VIDEO:  Peters Convenes Hearing to Examine Congressional Oversight Over Executive Emergency Powers

WASHINGTON, D.C. –U.S. Senator Gary Peters (D-MI), Chairman of the Homeland Security and Governmental Affairs Committee, convened a hearing to examine the uses and potential abuses of emergency powers. The hearing highlighted the current limits associated with presidential emergency powers and explored options for legislative reform to the National Emergencies Act (NEA) to prevent misuse. The witnesses discussed past reform efforts and the need to ensure Congress has the capabilities to effectively oversee emergencies. 

“When a crisis unfolds, our government needs to be able to respond. Whether it’s a pandemic, extreme weather, or a foreign attack, we must be ready to protect the safety and security of our citizens. In order to act quickly when disaster strikes, Congress has given the President broad emergency powers,” said Peters during his opening statement. “Most emergency powers have never been used, but they could potentially bring sweeping changes to our government, economy, and society. These powers could allow the government to take over communication channels, control transportation systems, halt trade with other countries, and more. Without an appropriate check from Congress, there is a risk that these powers could be misused or abused.” 

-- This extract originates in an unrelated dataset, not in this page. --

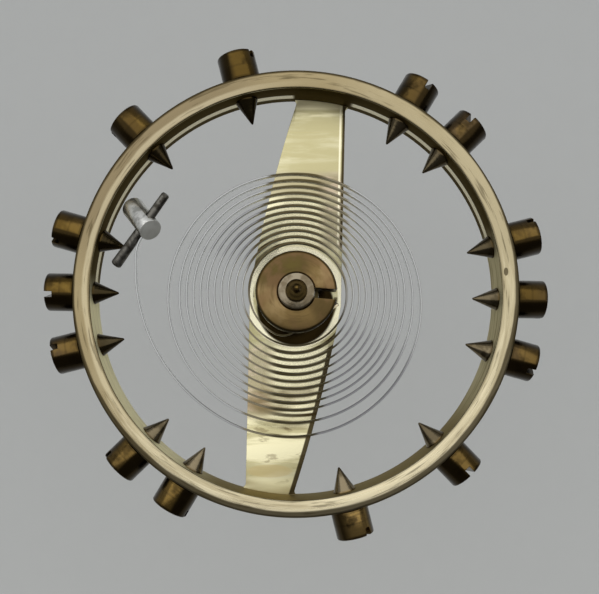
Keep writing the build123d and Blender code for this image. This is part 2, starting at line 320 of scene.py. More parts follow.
class Graph(Tree):
    """The nodes of one material, with the place on the piece in millimetres."""

    def __init__(self, name: str) -> None:
        """Start a material with a principled surface.

        Args:
            name: The material's name.
        """
        self.material = bpy.data.materials.new(name)
        super().__init__(self.material)
        self.surface = self.add("ShaderNodeBsdfPrincipled")
        self.add("ShaderNodeOutputMaterial", inputs={"Surface": self.surface.outputs[0]})
        coordinates = self.add("ShaderNodeTexCoord")
        scaled = self.add(
            "ShaderNodeVectorMath",
            {"operation": "SCALE"},
            {"Vector": coordinates.outputs["Object"], "Scale": 1.0 / MM},
        )
        self.place = scaled.outputs["Vector"]
        self.x, self.y, self.z = self.parts(self.place)
        self.radius = (self.x * self.x + self.y * self.y).math("SQRT")

    def parts(self, vector: Socket) -> tuple[Shade, Shade, Shade]:
        """Split a vector into its three values."""
        node = self.add("ShaderNodeSeparateXYZ", inputs={"Vector": vector})
        return tuple(Shade(self, node.outputs[axis]) for axis in range(3))

    def join(self, *values: Shade | float) -> Socket:
        """Join three values into a vector."""
        return self.add("ShaderNodeCombineXYZ", inputs=dict(enumerate(values))).outputs[0]

    def turned(self) -> tuple[Shade, Shade, Shade]:
        """Give the place on a piece as it was before it was laid in the frame, in millimetres."""
        own = self.add("ShaderNodeAttribute", {"attribute_name": TURNED})
        return self.parts(own.outputs["Vector"])

    def facing(self, azimuth: float) -> Shade:
        """Give how far the place lies towards an azimuth: 1 at it, -1 at the opposite side."""
        way = polar(1.0, azimuth)
        return (self.x * way[0] + self.y * way[1]) / self.radius

    def spot(self, centre: Point, radii: Point, soft: float = 0.07) -> Shade:
        """Mark an oval spot in plan.

        Args:
            centre: Its middle.
            radii: Its half widths along X and Y.
            soft: Width of its soft edge, as a share of its size.

        Returns:
            The mask.
        """
        across = (self.x - centre[0]) / radii[0]
        along = (self.y - centre[1]) / radii[1]
        return (across * across + along * along).ramp(1.0 + soft, 1.0 - soft)

    def noise(
        self,
        scale: float,
        detail: float = 3.0,
        stretch: tuple = (1, 1, 1),
        seed: float = 0.0,
        vector: Socket | None = None,
    ) -> Shade:
        """Give a cloudy value round 0.5.

        Args:
            scale: Clouds per millimetre.
            detail: Finer clouds inside them.
            stretch: Factors on the three axes.
            seed: Shifts the pattern.
            vector: A place of its own, where it isn't the place on the piece.

        Returns:
            The cloud value.
        """
        place = {
            "Vector": vector or self.place,
            "Location": tuple(seed * share for share in SEED_WAY),
            "Scale": stretch,
        }
        mapping = self.add("ShaderNodeMapping", inputs=place)
        values = {"Scale": scale, "Detail": detail, "Roughness": NOISE_ROUGHNESS}
        node = self.add("ShaderNodeTexNoise", inputs={"Vector": mapping.outputs[0], **values})
        return Shade(self, node.outputs[0])

    def turned_noise(
        self, along: float, across: float, detail: float = 3.0, seed: float = 0.0
    ) -> Shade:
        """Give streaks that run round the staff's axis.

        Args:
            along: Clouds round the axis, per radian.
            across: Clouds per millimetre of radius and height.
            detail: Finer clouds inside them.
            seed: Shifts the pattern.

        Returns:
            The streak value, round 0.5.
        """
        depth = (self.radius + self.z) * across
        ring = self.join(self.x / self.radius * along, self.y / self.radius * along, depth)
        return self.noise(1.0, detail, seed=seed, vector=ring)

    def mix(self, mask: Shade, low: object, high: object) -> Socket:
        """Mix two colours, the first where the mask is 0."""
        node = self.add("ShaderNodeMix", {"data_type": "RGBA"}, {0: mask, 6: low, 7: high})
        return node.outputs[2]

    def bump(self, height: Shade, depth: float) -> None:
        """Raise the surface where a value is high.

        Args:
            height: The value, from 0 to about 1.
            depth: How far it raises the surface, in millimetres.
        """
        inputs = {"Height": height, "Distance": depth * MM, "Strength": 1.0}
        node = self.add("ShaderNodeBump", inputs=inputs)
        self.feed(self.surface.inputs["Normal"], node.outputs[0])

    def layer(self, base: object, *coats: tuple[Shade, object]) -> Socket:
        """Lay coats over a base, one after another.

        Args:
            base: The colour at the bottom.
            coats: A mask and a colour for each coat.

        Returns:
            The colour on top.
        """
        for mask, colour in coats:
            base = self.mix(mask, base, colour)
        return base

    def dress(self, **sockets: object) -> Material:
        """Set several sockets of the surface.

        Args:
            sockets: Values by the sockets' names, with spaces as underscores.

        Returns:
            The material.
        """
        for name, value in sockets.items():
            self.feed(self.surface.inputs[name.replace("_", " ")], value)
        return self.material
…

To watch video of Senator Peters’ opening remarks, clickhere.For text of Peters’ opening remarks as prepared, clickhere.

To watch video of Senator Peters’ questions, clickhere.

During the hearing, Peters and the witnesses discussed current risks associated with the NEA and the need to pass reforms to ensure Congress has the authority to end a national emergency if there is an abuse of power.

Liza Goitein, Senior Director of the Liberty & National Security Program at the Brennan Center for Justice, discussed the dangers associated with not reforming the NEA and highlighted that a president could issue sweeping measures under the current authorities. Satya Thallam, Senior Fellow at the Foundation for American Innovation, described the need to reform these powers to have Congress approve emergency declarations rather than the current law, which requires Congress to disapprove them. The witnesses further explained the need for these emergency powers to respond quickly to disasters like pandemics, weather events, and foreign attacks.